= Kusunose Kita =

Kusunose Kita (楠瀬喜多 1836–1920) was one of the first Japanese advocates for women's political rights. Her actions helped realize women's suffrage (briefly) in parts of her home town of Kochi city, where she is still known as "minken baasan" ("people's rights granny").

== Biography ==
Kusunose Kita (楠瀬喜多) was born in Hirooka (part of present-day Kōchi city) as the daughter of Kesamaru Gihei, a rice merchant, in 1836. At the age of 21, she married Kusunose Minoru (楠瀬実), a samurai living in the castle town of Kōchi (the present Tōjin-chō area) and a kendō instructor, but was widowed in 1874. Not having any children, she was the sole heir to her husband's property and became the head of the family (戸主 koshu). In spite of her status, and even though she was paying enough taxes, she could not vote in the 1878 elections, to be held for the recently established local assembly in Kōchi, as only males were allowed to do so. In the same year, therefore, she submitted a petition to the prefectural authorities, stating that she would refuse to pay taxes as long as her right to vote continued to be denied.
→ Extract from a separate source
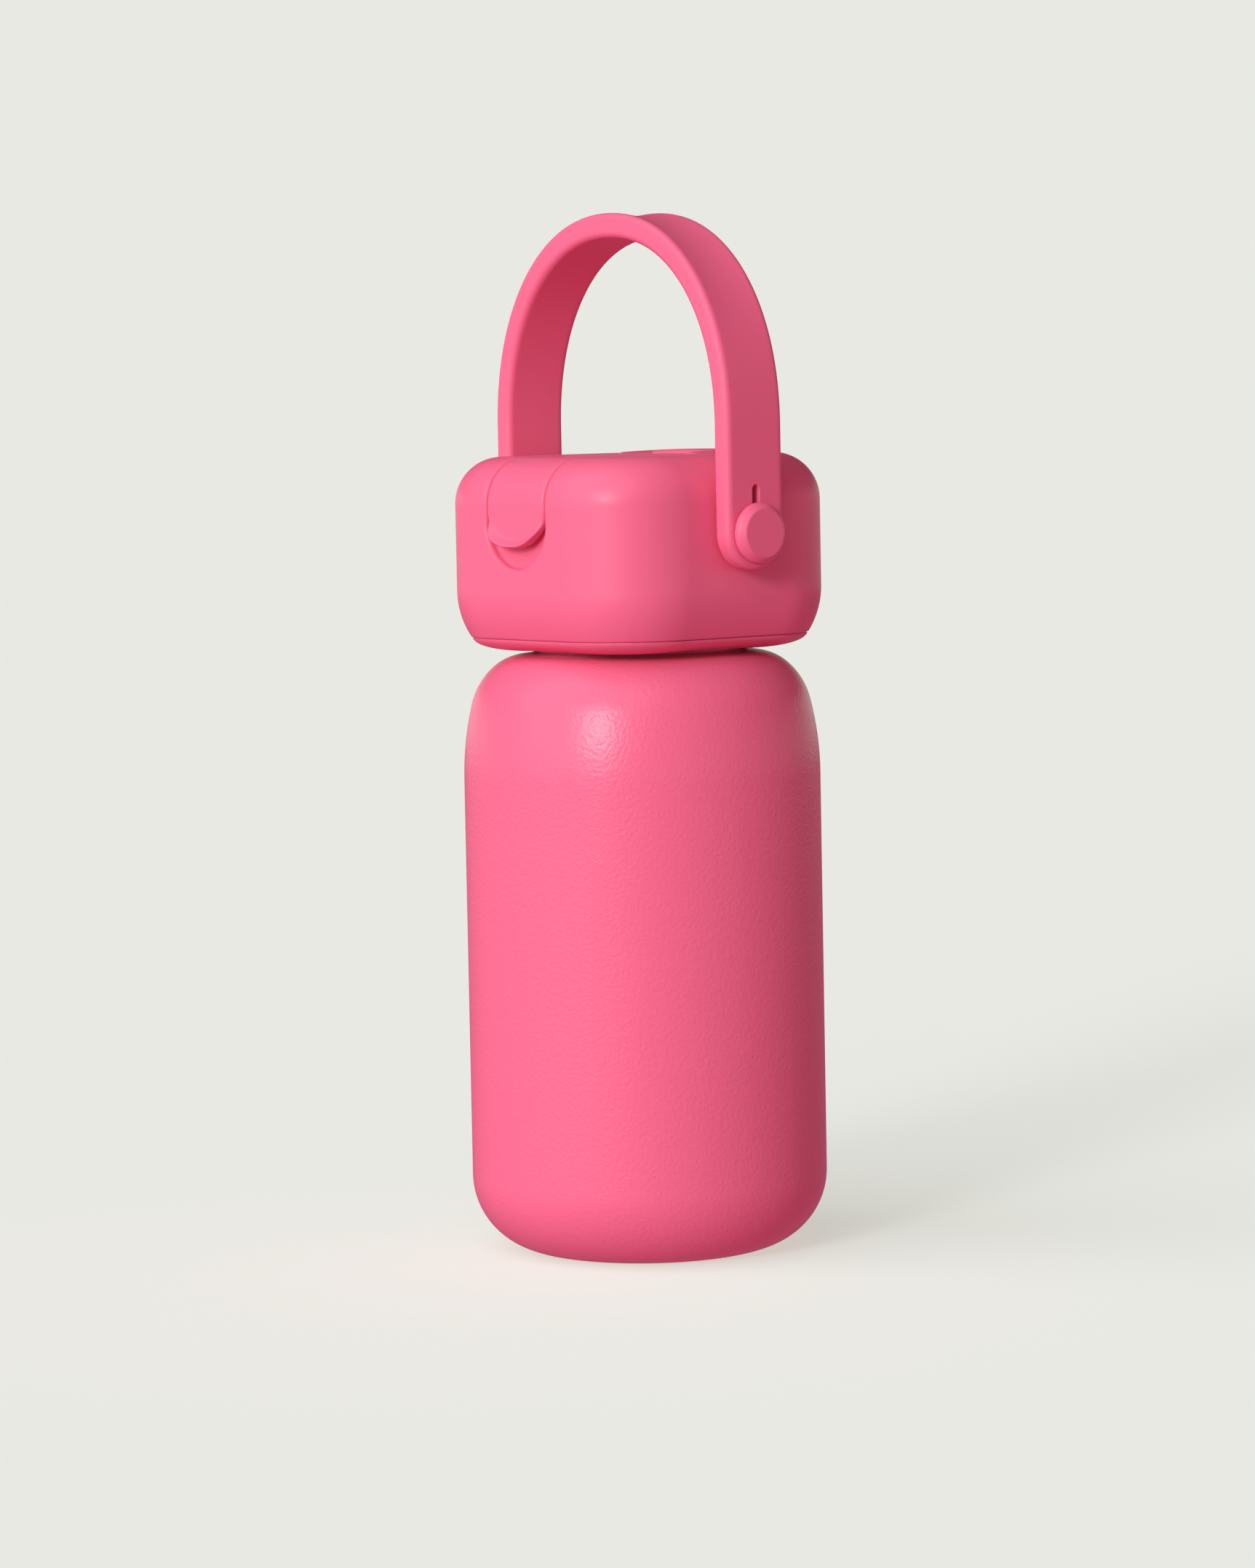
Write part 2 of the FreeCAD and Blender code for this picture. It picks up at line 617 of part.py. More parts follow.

Regulations for prefectural assemblies (府県会 fukenkai) at that time provided that suffrage be given to all men over 20 who had permanent residence in that district and were paying more than five yen land tax per year. Still, the Municipality Formation Law of July 1878 did not provide any national criteria for women's suffrage (or their exclusion thereof) as far as town and village assemblies were concerned.

Protesting the fact that she was not allowed to vote because she was a woman, Kusunose refused to pay taxes, but her plea with the authorities was rejected. She then decided to take her petition national, addressing it to the Ministry of Internal Affairs. When the Osaka Daily reported on the matter on January 26, 1879, her case was brought to national attention. Although, eventually, she was excluded from participating in these elections, the Town and Village Assembly Law that was put into effect in September 1880 allowed local assemblies to establish their own regulations concerning elections. Without hesitation, the local authorities of the Kami-machi district (in present-day Kochi-city) adopted regulations that allowed women to participate, and shortly after, the neighboring village of Kodakasa (also in present-day Kochi city) followed suit. This is how, for the first time in modern Japan, active participation in elections for women was realized.

Because the national government revised the above-mentioned law in 1884, however, the towns and villages were deprived of their right to enact their own election rulebook, and the right to vote was again restricted to men only. Even if short-lived, Kusunose's petitions and their outcome are considered a remarkable contribution to the Freedom and People's Rights Movement. Kusunose continued to fight for women's rights, earning herself the endearing title of "minken baasan" (民権ばあさん "people's rights granny") which lives on in Kōchi up to this day. She died in 1920, at the age of 84, during the heyday of Taishō democracy. Her grave can be found in a graveyard on Mount Hitsuzan in Kochi city.

== Sources ==
Text of Petition

Osaka Daily (大坂日報, Ōsaka Nippō)

The newspaper article published in the Osaka Nippō on January 26, 1879, that turned her into a national celebrity ran the whole text of Kusunose's petition, followed by the prefectural authorities' rebuttal. This is the introductory part of the article:

People's worth lies in their intelligence, not their beards. The Risshisha (Self-help Society), a political society founded in Tosa in 1874, was holding speech meetings every Saturday. Speakers spoke mainly about the popular rights and freedom. Most of the audience were men, but among them there was an intelligent, energetic woman called Kusunose Kita.

No matter how cold or hot it was, she never failed to attend the gatherings and took the lead, encouraging participants, as if she were a goddess amidst gods.
Kusunose happens to be the head of a family in Tōjin-chō, having advocated equal rights regardless of sex for a long time. However, when she was about to vote at a ward assembly election last year, the head of the ward told her that women have no right to vote and cannot stand in as a guarantor for legal documents, even if they are the head of family.

Kusunose protested against the instructions, saying that "without equal rights, there should be no obligation to pay taxes for women".
She finally filed a petition to the Prefecture, calling on new instructions to make equal rights clear.

== Tribute ==
On October 18, 2019, Google celebrated her 183rd birthday with a Google Doodle.